Welcome to Keio Academy of New York!
I am very pleased that Keio Gijuku invited me to go back to New York; back in the 1980s, I spent three years at Cornell University, Ithaca, New York where I concentrated on imbibing the new wave of continental philosophy and completing my own Ph.D. dissertation on American Renaissance writers.
After coming back to Tokyo, I joined the Faculty of Letters in 1989 and started teaching American Literature and Critical Theory. Thus, since 1990 I have directed more than 400 BA theses, more than 40 MA theses, and more than 20 Ph.D. dissertations. In 2017 I also established Keio University’s Association for American Studies, with a view to promoting transpacific cultural studies. What I studied in the United States undoubtedly made a difference to my own history of academic research and pedagogy cultivated at Keio University.

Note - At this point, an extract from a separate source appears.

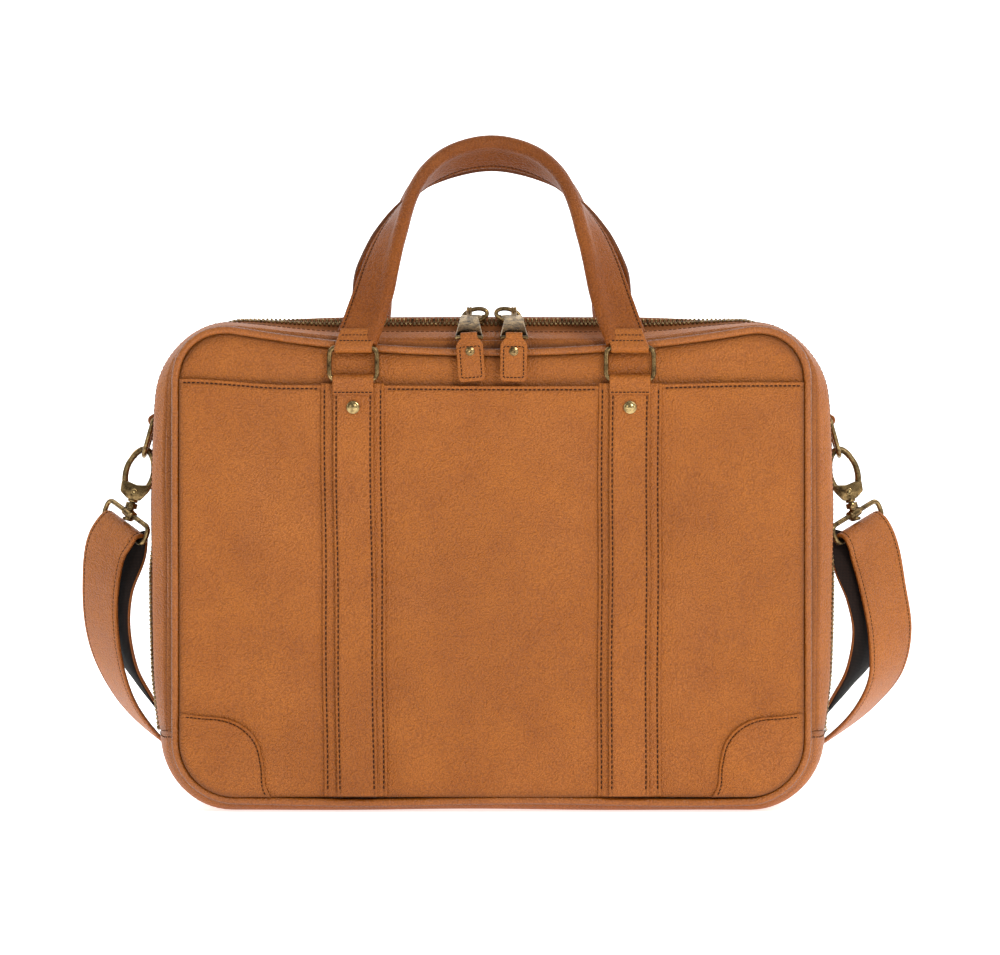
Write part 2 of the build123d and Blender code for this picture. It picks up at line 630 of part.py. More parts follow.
for body_side, body_name in ((-1, "front"), (1, "back")):
    body_pieces(body_side, body_name)
    outer_layers(body_side, body_name)
pocket_face = panel_outline(PIPING_R + 0.2) & Pos(0, POCKET_TOP / 2) * Rectangle(500, POCKET_TOP)
export("slip_pocket", plate(pocket_face, -1, POCKET))
gussets()
zip_chain()
inside_pieces()
handles()
zip_pulls()
sides()
shoulder_strap()
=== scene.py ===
"""Leather laptop briefcase: its soft leather, stitching, zip and hardware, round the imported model.

Lengths are millimetres until a mesh is made, when SCALE turns them into metres.
"""
import math

import bpy
import bmesh
import numpy as np
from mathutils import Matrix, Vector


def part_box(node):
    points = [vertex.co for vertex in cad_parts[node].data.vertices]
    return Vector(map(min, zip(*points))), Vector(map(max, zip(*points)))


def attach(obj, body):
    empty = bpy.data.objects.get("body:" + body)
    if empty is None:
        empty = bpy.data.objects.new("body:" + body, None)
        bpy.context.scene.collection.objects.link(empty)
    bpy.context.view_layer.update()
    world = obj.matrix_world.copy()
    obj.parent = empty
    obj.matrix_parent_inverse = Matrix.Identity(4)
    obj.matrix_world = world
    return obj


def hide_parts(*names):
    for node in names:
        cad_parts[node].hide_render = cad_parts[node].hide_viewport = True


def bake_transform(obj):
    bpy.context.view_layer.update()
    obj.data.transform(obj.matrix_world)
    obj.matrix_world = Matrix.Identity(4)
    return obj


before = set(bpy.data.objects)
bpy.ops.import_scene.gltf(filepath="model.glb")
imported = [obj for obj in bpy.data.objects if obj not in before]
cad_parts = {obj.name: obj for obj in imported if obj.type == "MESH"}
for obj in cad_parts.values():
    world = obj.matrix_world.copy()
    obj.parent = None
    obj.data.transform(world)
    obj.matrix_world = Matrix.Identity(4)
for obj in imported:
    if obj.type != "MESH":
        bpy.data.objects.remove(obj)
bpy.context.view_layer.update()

SCALE = 0.001


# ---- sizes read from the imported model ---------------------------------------
def mm_box(node):
    """Lowest and highest corner of a CAD node, in millimetres."""
    low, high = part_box(node)
    return np.array(low) / SCALE, np.array(high) / SCALE


PIPING_LOW, PIPING_HIGH = mm_box("front_piping")
PIPING_R = (PIPING_HIGH[1] - PIPING_LOW[1]) / 2
SEAM_Y = -(PIPING_LOW[1] + PIPING_R)
PANEL_HALF = PIPING_HIGH[0] - PIPING_R
PANEL_LOW = PIPING_LOW[2] + PIPING_R
GUSSET_EDGE_Y = mm_box("gusset_back")[1][1]
CREST_HALF = mm_box("gusset_back")[1][0]
CREST_Z = 297.0
ZIP_Y = (mm_box("zip_teeth_front")[1][1] + mm_box("zip_teeth_back")[0][1]) / 2
ZIP_END_Z = mm_box("gusset_bottom")[1][2]
POCKET_TOP = mm_box("slip_pocket")[1][2]
POCKET_Y = -mm_box("slip_pocket")[0][1]
PANEL_Y = -mm_box("front_panel")[0][1]
STRIP_Y = -mm_box("under_strips_front")[0][1]
STRAP_Y = -mm_box("handle_strap_front_left")[0][1] - 2.0
STRAP_X = -(mm_box("handle_strap_front_left")[0][0] + mm_box("handle_strap_front_left")[1][0]) / 2
RINGS_LOW, RINGS_HIGH = mm_box("handle_rings_front")
RING_WIRE = (RINGS_HIGH[1] - RINGS_LOW[1]) / 2
RING_Y = -(RINGS_LOW[1] + RING_WIRE)
RING_LOW_Z = RINGS_LOW[2] + RING_WIRE
RING_TOP_Z = RINGS_HIGH[2] - RING_WIRE
RIVET_Z = (mm_box("rivets_front")[0][2] + mm_box("rivets_front")[1][2]) / 2
PANEL_CORNER_Z = 296.0
PANEL_MID_Z = 276.0
CORNER_R = 36.0
UNDER_STRIP_W = 38.0
HANDLE_STRAP_W = 24.4
STRAP_W = 38.0
LID_EDGE = "root to front_lid"
ZIP_TILT = math.radians(36.0)
BAG_MIDDLE = np.array([0.0, 0.0, 150.0])
HALVES = ((-1, "front", "front_lid"), (1, "back", "root"))
HANDS = ((-1, "left"), (1, "right"))


# ---- materials ----------------------------------------------------------------
class Surface:
    """A material being built: short names for its nodes and links."""

    def __init__(self, name):
        self.mat = bpy.data.materials.new(name)
        self.mat.use_nodes = True
        self.nodes = self.mat.node_tree.nodes
        self.links = self.mat.node_tree.links
        self.shader = self.nodes["Principled BSDF"]

    def feed(self, value, socket):
        """Links an output to a socket, or sets the socket's own number or colour."""
        if hasattr(value, "node"):
            self.links.new(value, socket)
        else:
            socket.default_value = (*value, 1) if isinstance(value, tuple) else value

    def texture(self, kind, output, **values):
        """A texture in the object's own space, with its settings named as Blender names them."""
        node = self.nodes.new("ShaderNodeTex" + kind)
        for key, value in values.items():
            if hasattr(node, key):
                setattr(node, key, value)
            else:
                node.inputs[key].default_value = value
        self.links.new(self.nodes.new("ShaderNodeTexCoord").outputs["Object"], node.inputs["Vector"])
        return node.outputs[output]

    def noise(self, scale, detail, roughness, **more):
        return self.texture("Noise", "Fac", Scale=scale, Detail=detail, Roughness=roughness, **more)

    def ramp(self, source, low, high, first, last):
        """A source turned into colours between two of its values; a number stands for a grey."""
        node = self.nodes.new("ShaderNodeValToRGB")
        for element, position, colour in zip(node.color_ramp.elements, (low, high), (first, last)):
            element.position = position
            element.color = (*(colour if isinstance(colour, tuple) else (colour,) * 3), 1)
        self.links.new(source, node.inputs["Fac"])
        return node.outputs["Color"]

    def maths(self, operation, a, b):
        node = self.nodes.new("ShaderNodeMath")
        node.operation = operation
        self.feed(a, node.inputs[0])
        self.feed(b, node.inputs[1])
        return node.outputs["Value"]

    def mix(self, factor, a, b, blend="MIX"):
        """Two colours mixed, or multiplied, by a factor."""
        node = self.nodes.new("ShaderNodeMix")
        node.data_type = "RGBA"
        node.blend_type = blend
        self.feed(factor, node.inputs["Factor"])
        colour_a, colour_b, colour_out = 6, 7, 2
        self.feed(a, node.inputs[colour_a])
        self.feed(b, node.inputs[colour_b])
        return node.outputs[colour_out]

    def bump(self, height, strength, distance, normal=None):
        """A bump over a height, laid over an earlier bump's normal if there is one."""
        node = self.nodes.new("ShaderNodeBump")
        self.feed(height, node.inputs["Height"])
        self.feed(strength, node.inputs["Strength"])
        self.feed(distance, node.inputs["Distance"])
        if normal is not None:
            self.feed(normal, node.inputs["Normal"])
        return node.outputs["Normal"]

    def finish(self, **inputs):
        """Feeds the shader's inputs, written with _ for each space, and gives the material."""
        for key, value in inputs.items():
            self.feed(value, self.shader.inputs[key.replace("_", " ")])
        return self.mat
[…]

In retrospect, Fukuzawa Yukichi sensei, the founding father of Keio Gijuku and modern Japan, was a transpacific intellectual from the beginning. He visited the United States of America twice, in 1860 and 1867 and purchased a copy of Webster’s English Dictionary, presumably A Pronouncing and Defining Dictionary of the English Language (1856). Making use of the dictionary, Fukuzawa became the first translator of Thomas Jefferson’s drafted text “The Declaration of Independence” (1776) and invited to Keio Gijuku a number of North American scholars from Harvard University such as Rev. Arthur May Knapp and especially Professor Thomas Sergeant Perry, the great-nephew of Commodore Matthew Calbraith Perry, who served as the first teacher of Anglo-American literature at Keio University. It is remarkable that Fukuzawa tactfully incorporated the American vision of democracy into Japanese culture. Therefore, If I am permitted to inspire youngbloods to empower the heritage of transpacific cultural transactions at Keio Academy of New York, I would be very pleased.